DRMacIver's Notebook

The fastest way to learn something is to do something

The fastest way to learn something is to do something

Suppose you have a problem to solve. What do you do?

Well, you sit down and think real hard, and after extensive and careful planning you try the well thought out and rigorous solution that you have thought up. Right?

No, wrong! Bad.

The correct thing to do when you have a problem is:

  1. Think for a short amount of time.
  2. Make sure it is safe to try things.
  3. Try something you think will work.
  4. Observe the result.
    • If you succeeded, yay you solved the problem!
    • If it didn’t work, think about what that means for the nature of the problem and try again.

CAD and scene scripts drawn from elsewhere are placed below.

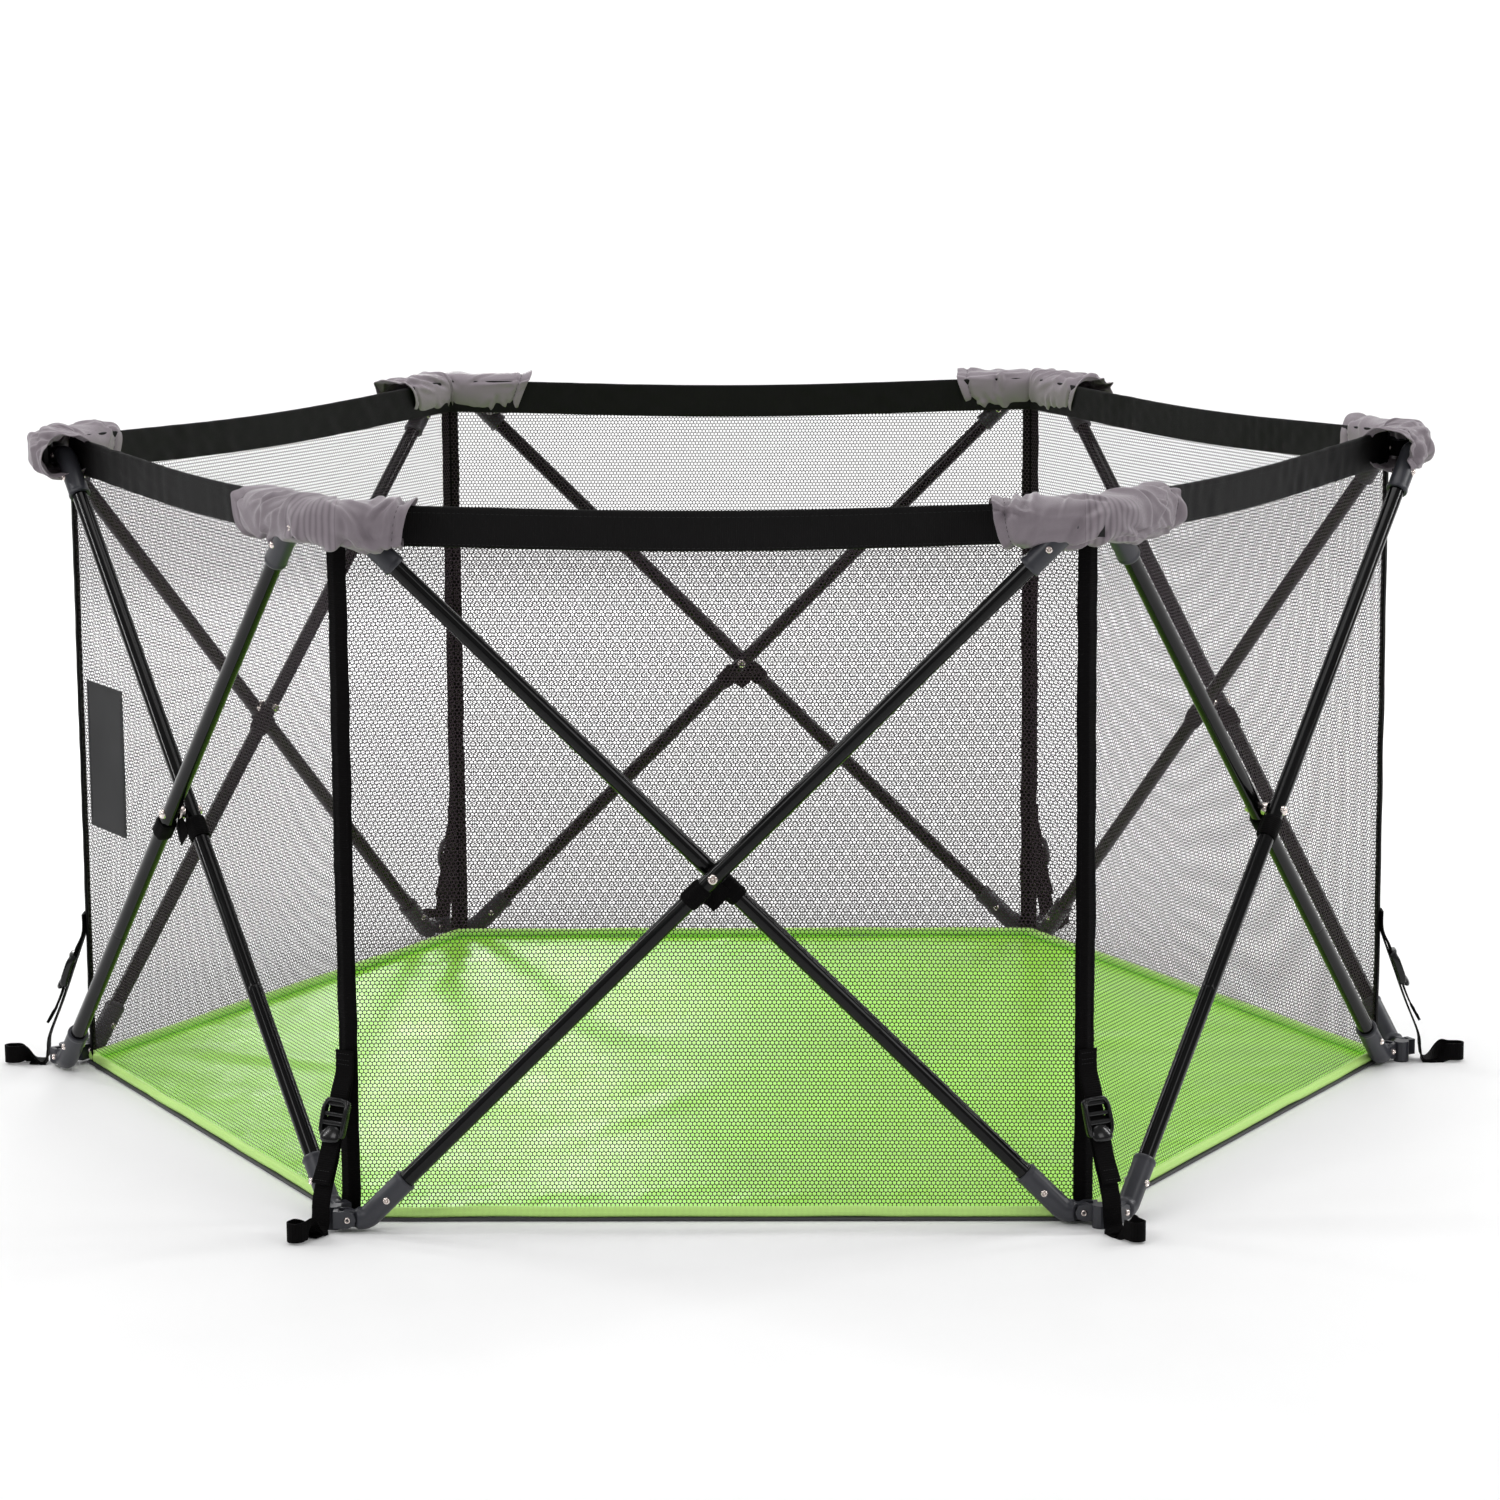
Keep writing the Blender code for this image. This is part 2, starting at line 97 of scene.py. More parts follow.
# Tubes and elbows, as the frame has them
TUBE_RADIUS = 0.008
ELBOW_RADIUS = 0.0105
ELBOW_REACH = 0.0175
ELBOW_BEND = 0.014
SOCKET_LENGTH = 0.052
TONGUE = 0.0078
LUG_RADIUS = 0.008
SLOPE = math.atan2(RISE, 2 * (PIN_REACH - ELBOW_REACH))
STRAP_FOOT = 0.0172  # hub's corner to the strap's inner face in front of the bracket
LOOP_LENGTH = 0.050


# Places in a panel's frame and in a hub's frame


def on_panel(i, along, out, up):
    """World points from distances along panel i from its middle, outward of its plane, and up."""
    base = CROSSINGS[i] * (1, 1, 0)
    along, out, up = (np.asarray(v, float)[..., None] for v in (along, out, up))
    return base + along * ALONG[i] + out * OUTWARD[i] + up * UP


def hub_axes(i):
    """A hub's direction from the yard's axis, and the direction counterclockwise of it."""
    angle = math.atan2(OUTWARD[i][1], OUTWARD[i][0]) - TURN / 2
    radial = np.array([math.cos(angle), math.sin(angle), 0])
    return radial, np.cross(UP, radial)


def at_hub(i, radial, across, up):
    """World points from distances outward of hub i's corner, counterclockwise of it, and up."""
    out, round_it = hub_axes(i)
    radial, across, up = (np.asarray(v, float)[..., None] for v in (radial, across, up))
    return (RING + radial) * out + across * round_it + up * UP


def smooth(x, low=0.0, high=1.0):
    """0 below low, 1 above high, and 3t^2 - 2t^3 between."""
    t = np.clip((np.asarray(x, float) - low) / (high - low), 0, 1)
    return t * t * (3 - 2 * t)


def ripple(x, y, seed, pitch, count=7):
    """Soft noise from -1 to 1: the mean of a few sine waves in seeded directions, about pitch apart."""
    draw = np.random.default_rng(seed)
    total = np.zeros(np.broadcast(x, y).shape)
    for _ in range(count):
        heading, phase = draw.uniform(0, 2 * math.pi, 2)
        wave = 2 * math.pi / (pitch * draw.uniform(0.6, 1.7))
        total += np.sin(wave * (x * math.cos(heading) + y * math.sin(heading)) + phase)
    return total / count * 1.6


def creases(s, t, seed, count, reach, width, lean=0.8, area=None):
    """Cloth folds: ridges exp(-d^2), with d across a short slanted line. They are spread over the
    area (low s, high s, low t, high t), which is the strip itself unless it is given."""
    draw = np.random.default_rng(seed)
    area = area or (s.min(), s.max(), t.min(), t.max())
    total = np.zeros(np.broadcast(s, t).shape)
    for _ in range(count):
        at_s, at_t = draw.uniform(*area[:2]), draw.uniform(*area[2:])
        slant = draw.normal(0, lean)
        run = reach * draw.uniform(0.6, 1.5)
        d = (s - at_s) * math.cos(slant) - (t - at_t) * math.sin(slant)
        e = (s - at_s) * math.sin(slant) + (t - at_t) * math.cos(slant)
        wide = width * draw.uniform(0.7, 1.4)
        ridge = np.exp(-((d / wide) ** 2)) - 0.6 * np.exp(-(((d - 1.6 * wide) / wide) ** 2))
        total += draw.uniform(0.5, 1.0) * ridge * np.exp(-((e / run) ** 2))
    return total


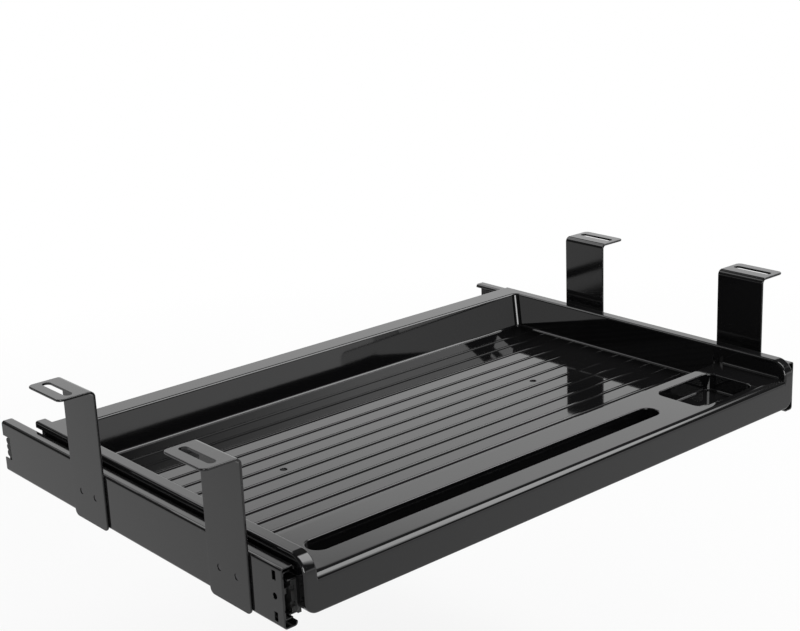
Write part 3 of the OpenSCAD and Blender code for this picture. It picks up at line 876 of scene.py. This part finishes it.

Every attempt to solve the problem is an opportunity to learn about the nature of the problem, and the nature of the tools you can use for solving problems in general. It will often teach you significantly more than either sitting and thinking about the problem or trying a less directed experiment will.

Caveats

Obviously there is a place for learning about things that is less connected to a specific problem (given the number of books I read for general interest I would be a hypocrite to claim otherwise). Additionally, some problems are not well suited to this because e.g. They are high risk or they are long cycle time, but even then there will usually be subproblems like this.

The reason this is quite as strident as it is is as a necessary corrective to a tendency that most people have to overplan and get too hung up on finding the “right” solution. The lessons on cost of decision making apply in spades to solving problems.